11Dernier point, Esculape et Dionysos augmente le corpus des textes à notre disposition en donnant des inédits : les deux suppliques romaines de Rabelais éditées par F. Giacone ; le sonnet à Marot de G. Simeoni parmi d’autres textes découverts par R. Cooper ; les extraits de Marie de Bonnet – dont on ignorait tout — transcrits par F. Berriot ; des pièces de Pierre Nevelet publiées par F. Roudaut ; les testaments de G. Ferrero (1570 et 1575) trancrits par J. Dupèbe.

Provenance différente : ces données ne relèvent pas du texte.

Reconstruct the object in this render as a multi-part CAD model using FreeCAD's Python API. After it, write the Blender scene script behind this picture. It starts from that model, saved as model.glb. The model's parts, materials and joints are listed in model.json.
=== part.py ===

12L’Index est soigné et considérable (p. 1141-1169) Par ailleurs, le livre est de qualité et il y a peu de coquilles à déplorer (par ex. p. 407, 412, 548, 676, 745, 979). L’un des contributeurs du volume cite Pline traduit par Amyot décrivant « l’office d’un bon auditeur », c’est-à-dire son rôle et son devoir dans la participation au sens :
Il « est à moitié de la parole avec celui qui dit, et luy doit l’aider, non pas examiner rigoureusement les fautes du disant […]. Mais tout ainsi comme en jouant à la paulme, il fault que celuy qui reçoit la balle se remue dextrement, au pris qu’il voit remuer celuy qui luy renvoie : aussi au parler y a il quelque convenance de mouvement entre l’escoutant et le disant, si l’un et l’autre veult observer ce qu’il doit. »1
13Jean Céard et ceux qui lui rendent hommage dans ce livre paraissent maintenir cette convenance de mouvement qui rend l’activité de recherche si féconde.